> **COLLECTED MATERIAL**:

= = = = =

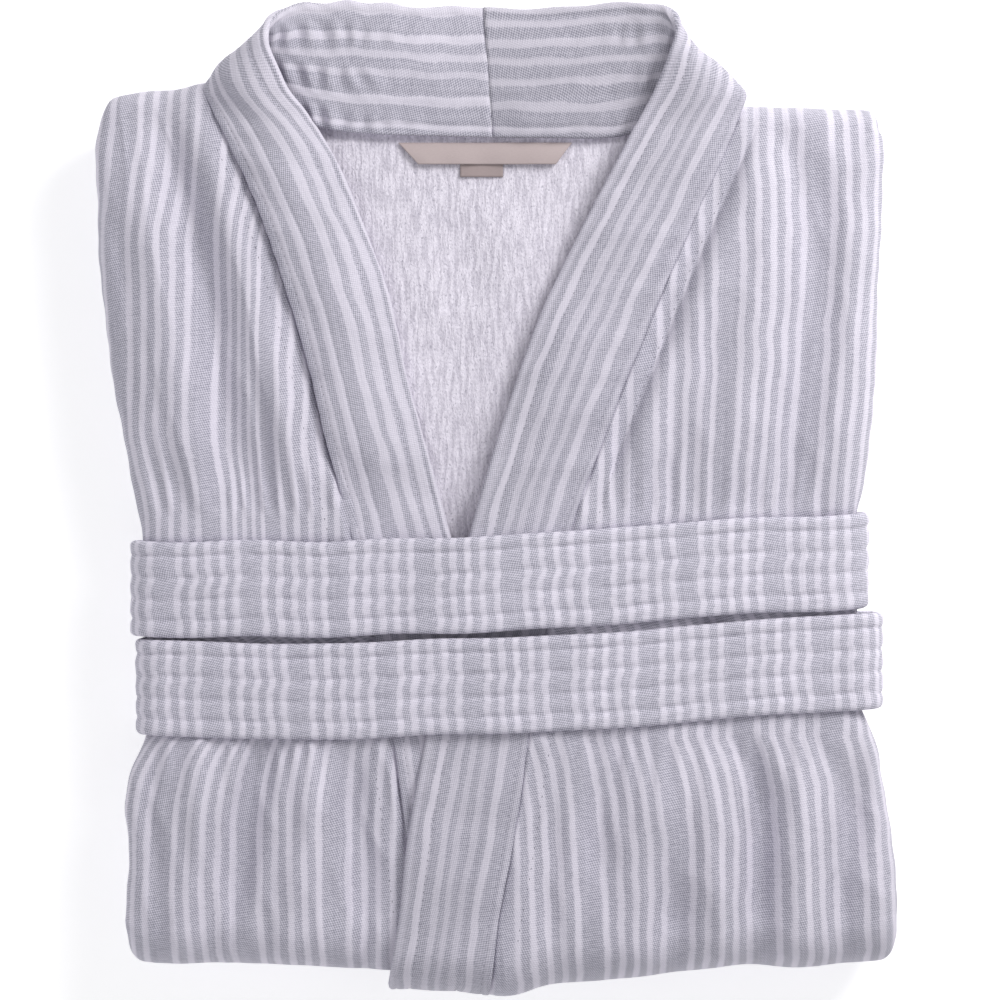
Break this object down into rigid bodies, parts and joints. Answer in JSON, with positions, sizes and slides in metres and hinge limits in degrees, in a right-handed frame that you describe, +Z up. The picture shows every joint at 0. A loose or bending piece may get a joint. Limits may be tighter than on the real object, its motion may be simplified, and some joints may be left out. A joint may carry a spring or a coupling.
{
  "type": "folded bathrobe",
  "caption": "Striped kimono bathrobe with a terry lining, folded flat as for a hotel room, its quilted belt wound round the bundle.",
  "frame": {"origin": "on the resting plane, under the middle of the folded bundle's box", "axes": "+Y from the bottom fold to the collar, +X to the right as the folded fronts are looked at, +Z up out of the fronts"},
  "size_m": [0.3961, 0.4944, 0.0639],
  "materials": {
    "striped_cloth": "matt woven cotton, white stripes on heathered grey-lilac",
    "striped_band": "the same striped cotton, doubled and topstitched",
    "striped_belt": "the same striped cotton across the belt, quilted by rows of stitching",
    "terry": "looped terry, off-white with a lilac cast",
    "label": "blank satin-woven ribbon, beige-mauve",
    "tab": "blank satin-woven ribbon, darker beige-mauve",
    "care_ribbon": "blank white ribbon"
  },
  "bodies": {
    "robe": {"left_front": "striped_cloth", "right_front": "striped_cloth", "left_collar_band": "striped_band", "right_collar_band": "striped_band", "back_panel": "terry", "left_sleeve": "striped_cloth", "right_sleeve": "striped_cloth", "left_pocket": "striped_cloth", "right_pocket": "striped_cloth", "left_belt_loop": "striped_band", "right_belt_loop": "striped_band", "care_label": "care_ribbon"},
    "belt": {"belt": "striped_belt"},
    "label": {"neck_label": "label", "size_tab": "tab"},
    "hanger": {"hanger_loop": "striped_band"}
  },
  "joints": [
    {"name": "belt_slide", "type": "slide", "parent": "robe", "child": "belt", "axis": [0, -1, 0], "range_m": [0, 0.26]},
    {"name": "label_flip", "type": "hinge", "parent": "robe", "child": "label", "pos_m": [0, 0.18, 0.0437], "axis": [-1, 0, 0], "range_deg": [0, 80]},
    {"name": "hanger_loop_lift", "type": "hinge", "parent": "robe", "child": "hanger", "pos_m": [0, 0.187, 0.0385], "axis": [1, 0, 0], "range_deg": [0, 65]}
  ]
}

= = = = =

> **GIVEN TASK**: In the lines above, find each one with "hinge" and list it.

> **TASK SOLUTION**:
Break this object down into rigid bodies, parts and joints. Answer in JSON, with positions, sizes and slides in metres and hinge limits in degrees, in a right-handed frame that you describe, +Z up. The picture shows every joint at 0. A loose or bending piece may get a joint. Limits may be tighter than on the real object, its motion may be simplified, and some joints may be left out. A joint may carry a spring or a coupling.
    {"name": "label_flip", "type": "hinge", "parent": "robe", "child": "label", "pos_m": [0, 0.18, 0.0437], "axis": [-1, 0, 0], "range_deg": [0, 80]},
    {"name": "hanger_loop_lift", "type": "hinge", "parent": "robe", "child": "hanger", "pos_m": [0, 0.187, 0.0385], "axis": [1, 0, 0], "range_deg": [0, 65]}